#### Requirements:
Beginning with the first line of the data below, extract each line up to and including the one containing "CONTACT_ROUNDING = 0.09". Copy them exactly and add nothing.

-- BEGIN Dataset extract --

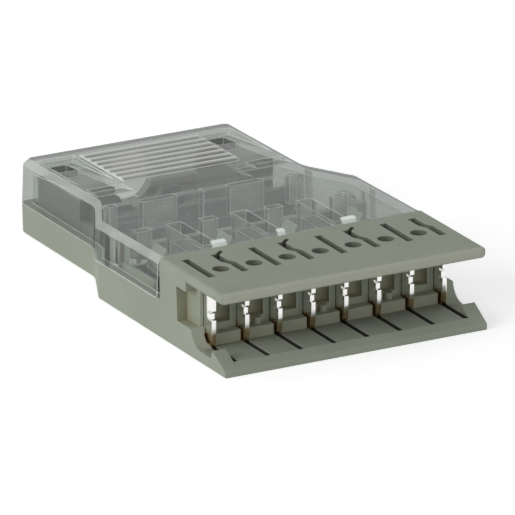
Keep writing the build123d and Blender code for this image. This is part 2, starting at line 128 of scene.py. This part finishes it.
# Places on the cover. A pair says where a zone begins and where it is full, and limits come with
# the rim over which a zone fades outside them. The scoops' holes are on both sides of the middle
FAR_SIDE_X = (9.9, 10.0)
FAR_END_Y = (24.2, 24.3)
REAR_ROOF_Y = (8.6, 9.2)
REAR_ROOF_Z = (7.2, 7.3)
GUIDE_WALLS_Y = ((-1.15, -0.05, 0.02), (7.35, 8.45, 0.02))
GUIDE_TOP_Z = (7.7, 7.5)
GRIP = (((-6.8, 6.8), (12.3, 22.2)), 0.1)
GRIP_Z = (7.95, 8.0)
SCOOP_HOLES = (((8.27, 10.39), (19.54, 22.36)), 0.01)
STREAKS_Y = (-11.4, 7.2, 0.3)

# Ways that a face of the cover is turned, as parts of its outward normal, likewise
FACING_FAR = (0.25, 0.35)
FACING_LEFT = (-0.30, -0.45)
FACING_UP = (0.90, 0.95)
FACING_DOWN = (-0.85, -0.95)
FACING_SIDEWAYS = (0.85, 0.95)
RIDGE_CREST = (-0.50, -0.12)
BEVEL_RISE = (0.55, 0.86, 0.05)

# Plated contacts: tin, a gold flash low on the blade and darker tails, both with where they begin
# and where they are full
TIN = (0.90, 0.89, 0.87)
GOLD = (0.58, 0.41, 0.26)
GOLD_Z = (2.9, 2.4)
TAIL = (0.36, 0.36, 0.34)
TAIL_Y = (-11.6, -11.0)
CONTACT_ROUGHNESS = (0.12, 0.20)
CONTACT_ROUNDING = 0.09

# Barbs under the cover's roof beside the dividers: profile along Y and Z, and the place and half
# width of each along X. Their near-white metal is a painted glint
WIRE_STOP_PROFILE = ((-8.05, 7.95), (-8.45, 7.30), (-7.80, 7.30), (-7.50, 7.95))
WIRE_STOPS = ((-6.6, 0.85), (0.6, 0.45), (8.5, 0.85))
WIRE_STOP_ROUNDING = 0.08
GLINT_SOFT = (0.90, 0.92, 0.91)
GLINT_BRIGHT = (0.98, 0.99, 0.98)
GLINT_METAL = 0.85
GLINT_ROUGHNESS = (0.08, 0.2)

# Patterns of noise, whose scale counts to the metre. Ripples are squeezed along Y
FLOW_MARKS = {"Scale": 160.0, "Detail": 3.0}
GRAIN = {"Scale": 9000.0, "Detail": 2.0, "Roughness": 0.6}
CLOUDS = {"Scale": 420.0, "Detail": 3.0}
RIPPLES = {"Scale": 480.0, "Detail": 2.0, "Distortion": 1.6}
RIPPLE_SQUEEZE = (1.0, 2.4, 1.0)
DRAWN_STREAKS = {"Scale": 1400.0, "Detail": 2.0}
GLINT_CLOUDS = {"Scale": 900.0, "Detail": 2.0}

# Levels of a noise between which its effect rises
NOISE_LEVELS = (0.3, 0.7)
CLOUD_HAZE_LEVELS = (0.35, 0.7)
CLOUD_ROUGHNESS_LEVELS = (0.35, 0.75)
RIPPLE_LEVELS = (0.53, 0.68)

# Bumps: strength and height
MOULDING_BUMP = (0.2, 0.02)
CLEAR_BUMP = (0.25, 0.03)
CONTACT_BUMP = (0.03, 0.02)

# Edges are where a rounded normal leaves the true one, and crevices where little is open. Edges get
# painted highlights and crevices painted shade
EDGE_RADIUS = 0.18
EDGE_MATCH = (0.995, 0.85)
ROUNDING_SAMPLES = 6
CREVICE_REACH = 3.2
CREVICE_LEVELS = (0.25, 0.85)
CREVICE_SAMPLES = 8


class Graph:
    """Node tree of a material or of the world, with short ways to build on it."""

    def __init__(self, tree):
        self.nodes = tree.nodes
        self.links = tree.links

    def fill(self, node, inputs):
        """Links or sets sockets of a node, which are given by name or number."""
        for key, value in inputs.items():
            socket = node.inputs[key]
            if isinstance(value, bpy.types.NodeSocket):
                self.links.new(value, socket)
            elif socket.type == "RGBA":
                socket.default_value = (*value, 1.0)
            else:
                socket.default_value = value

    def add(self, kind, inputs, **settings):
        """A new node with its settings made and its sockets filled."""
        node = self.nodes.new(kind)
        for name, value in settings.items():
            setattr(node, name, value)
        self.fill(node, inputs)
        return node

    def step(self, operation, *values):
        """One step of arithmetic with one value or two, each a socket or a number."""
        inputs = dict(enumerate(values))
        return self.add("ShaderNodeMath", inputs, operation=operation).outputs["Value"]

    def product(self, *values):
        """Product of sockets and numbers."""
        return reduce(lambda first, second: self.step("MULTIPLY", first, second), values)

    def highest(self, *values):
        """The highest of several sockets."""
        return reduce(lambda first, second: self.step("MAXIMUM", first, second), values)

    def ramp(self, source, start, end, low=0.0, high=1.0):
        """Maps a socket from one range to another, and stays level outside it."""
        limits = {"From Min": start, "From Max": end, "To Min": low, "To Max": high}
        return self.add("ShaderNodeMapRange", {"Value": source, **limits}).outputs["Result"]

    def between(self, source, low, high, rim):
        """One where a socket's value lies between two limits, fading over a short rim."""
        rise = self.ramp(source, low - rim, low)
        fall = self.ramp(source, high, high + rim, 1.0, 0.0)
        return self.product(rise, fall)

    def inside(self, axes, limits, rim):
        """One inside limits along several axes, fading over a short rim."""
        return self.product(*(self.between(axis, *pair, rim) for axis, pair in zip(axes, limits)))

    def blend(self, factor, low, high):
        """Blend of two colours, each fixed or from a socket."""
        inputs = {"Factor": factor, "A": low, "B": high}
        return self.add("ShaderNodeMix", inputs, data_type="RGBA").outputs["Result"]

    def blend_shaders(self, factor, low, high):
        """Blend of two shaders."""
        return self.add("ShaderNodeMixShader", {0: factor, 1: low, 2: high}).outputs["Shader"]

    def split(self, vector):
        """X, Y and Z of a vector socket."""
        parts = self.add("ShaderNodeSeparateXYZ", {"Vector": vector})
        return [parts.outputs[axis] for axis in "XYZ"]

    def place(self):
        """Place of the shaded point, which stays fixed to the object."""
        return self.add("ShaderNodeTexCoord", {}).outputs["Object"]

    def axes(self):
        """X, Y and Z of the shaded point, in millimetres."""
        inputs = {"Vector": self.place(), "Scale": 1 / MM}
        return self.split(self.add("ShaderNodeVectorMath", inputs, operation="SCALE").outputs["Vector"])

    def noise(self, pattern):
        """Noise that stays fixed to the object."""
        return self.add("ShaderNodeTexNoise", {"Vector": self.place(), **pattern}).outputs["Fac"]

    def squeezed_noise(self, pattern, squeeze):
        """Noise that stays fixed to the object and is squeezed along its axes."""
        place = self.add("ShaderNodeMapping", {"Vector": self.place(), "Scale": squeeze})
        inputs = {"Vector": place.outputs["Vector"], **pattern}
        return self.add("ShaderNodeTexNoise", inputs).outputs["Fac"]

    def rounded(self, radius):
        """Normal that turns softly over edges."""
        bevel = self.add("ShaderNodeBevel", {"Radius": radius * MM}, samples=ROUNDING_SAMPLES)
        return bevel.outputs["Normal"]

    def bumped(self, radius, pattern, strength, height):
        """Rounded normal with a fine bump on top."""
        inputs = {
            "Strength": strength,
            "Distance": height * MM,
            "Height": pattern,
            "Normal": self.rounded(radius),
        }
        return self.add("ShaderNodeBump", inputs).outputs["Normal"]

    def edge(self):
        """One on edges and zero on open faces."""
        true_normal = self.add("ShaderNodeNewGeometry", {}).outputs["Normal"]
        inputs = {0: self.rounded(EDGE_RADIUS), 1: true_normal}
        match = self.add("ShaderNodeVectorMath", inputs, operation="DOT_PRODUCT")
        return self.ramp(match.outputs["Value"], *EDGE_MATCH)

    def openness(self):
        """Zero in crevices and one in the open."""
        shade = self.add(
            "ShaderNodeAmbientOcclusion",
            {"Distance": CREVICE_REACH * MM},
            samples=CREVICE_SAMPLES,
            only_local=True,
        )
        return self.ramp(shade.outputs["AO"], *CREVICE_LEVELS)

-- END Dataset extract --

#### Expected answer:
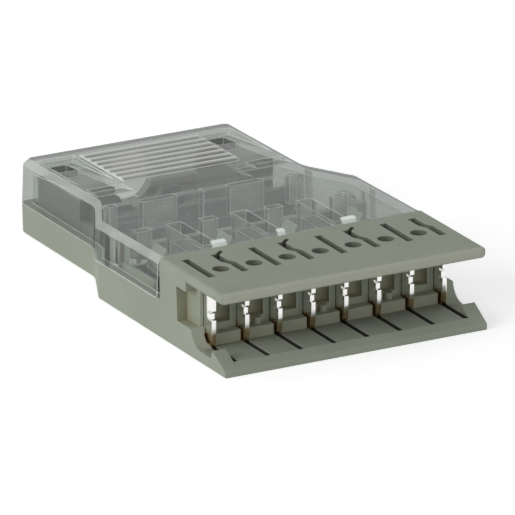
Keep writing the build123d and Blender code for this image. This is part 2, starting at line 128 of scene.py. This part finishes it.
# Places on the cover. A pair says where a zone begins and where it is full, and limits come with
# the rim over which a zone fades outside them. The scoops' holes are on both sides of the middle
FAR_SIDE_X = (9.9, 10.0)
FAR_END_Y = (24.2, 24.3)
REAR_ROOF_Y = (8.6, 9.2)
REAR_ROOF_Z = (7.2, 7.3)
GUIDE_WALLS_Y = ((-1.15, -0.05, 0.02), (7.35, 8.45, 0.02))
GUIDE_TOP_Z = (7.7, 7.5)
GRIP = (((-6.8, 6.8), (12.3, 22.2)), 0.1)
GRIP_Z = (7.95, 8.0)
SCOOP_HOLES = (((8.27, 10.39), (19.54, 22.36)), 0.01)
STREAKS_Y = (-11.4, 7.2, 0.3)

# Ways that a face of the cover is turned, as parts of its outward normal, likewise
FACING_FAR = (0.25, 0.35)
FACING_LEFT = (-0.30, -0.45)
FACING_UP = (0.90, 0.95)
FACING_DOWN = (-0.85, -0.95)
FACING_SIDEWAYS = (0.85, 0.95)
RIDGE_CREST = (-0.50, -0.12)
BEVEL_RISE = (0.55, 0.86, 0.05)

# Plated contacts: tin, a gold flash low on the blade and darker tails, both with where they begin
# and where they are full
TIN = (0.90, 0.89, 0.87)
GOLD = (0.58, 0.41, 0.26)
GOLD_Z = (2.9, 2.4)
TAIL = (0.36, 0.36, 0.34)
TAIL_Y = (-11.6, -11.0)
CONTACT_ROUGHNESS = (0.12, 0.20)
CONTACT_ROUNDING = 0.09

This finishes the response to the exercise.